Four hundred jobs may not be on the scale of jobs threatened when Pfizer announced it was to pull out of Sandwich.

But its impact will be just as keenly felt as Thamesteel is one of the biggest private firms on the Isle of Sheppey.

The company describes itself as "one of the fastest growing steel manufacturers in the UK" with an annual revenue of more than £100m.

It makes steel bars which reinforce cement used in the construction industry - no doubt the downturn in building projects hasn't helped the company's fortunes.

Mr Henderson has called for an urgent meeting with Business Secretary Vince Cable to discuss the future of the plant.

But, realistically how much can the government do? Much larger firms have gone into administration. Just last week Peacocks, the clothing retailer which employs 9,000 people, called in the administrators.

Gordon Henderson MP Gordon Henderson wants to meet Vince Cable to discuss the "employment disaster"

In a statement the government said: "In the event that there are redundancies, the Government will do all it can to help those affected."

It went on to say: "Clearly the steel industry is facing tough trading conditions as a result of the global downturn. As part of the Autumn Statement the Government announced measures worth around £250 million to help our Energy Intensive Industries, including the steel industry, to reduce their energy bills."
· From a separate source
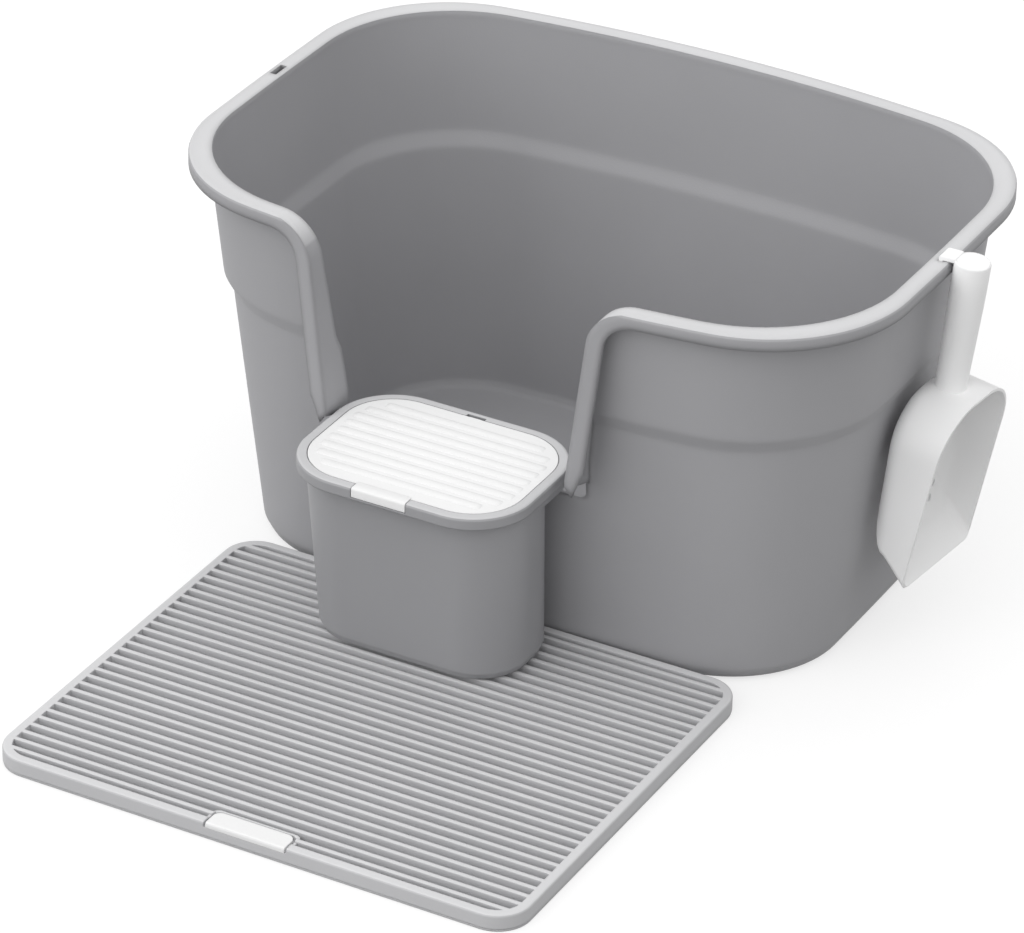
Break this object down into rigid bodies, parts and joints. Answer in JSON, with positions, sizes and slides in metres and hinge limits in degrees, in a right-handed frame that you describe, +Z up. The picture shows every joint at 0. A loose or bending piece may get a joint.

So it doesn't sound as if the government is able to do anything directly to help save Thamesteel. But Gordon Henderson says it emphasises how important it is to secure a deal for the Danish company Vestas to build a wind turbine factory on the island.

Vestas, one of the world's leading wind turbine manufacturers, last year warned the government it will not build a new factory in Kent unless it gets more detail on the UK's plans for renewable energy.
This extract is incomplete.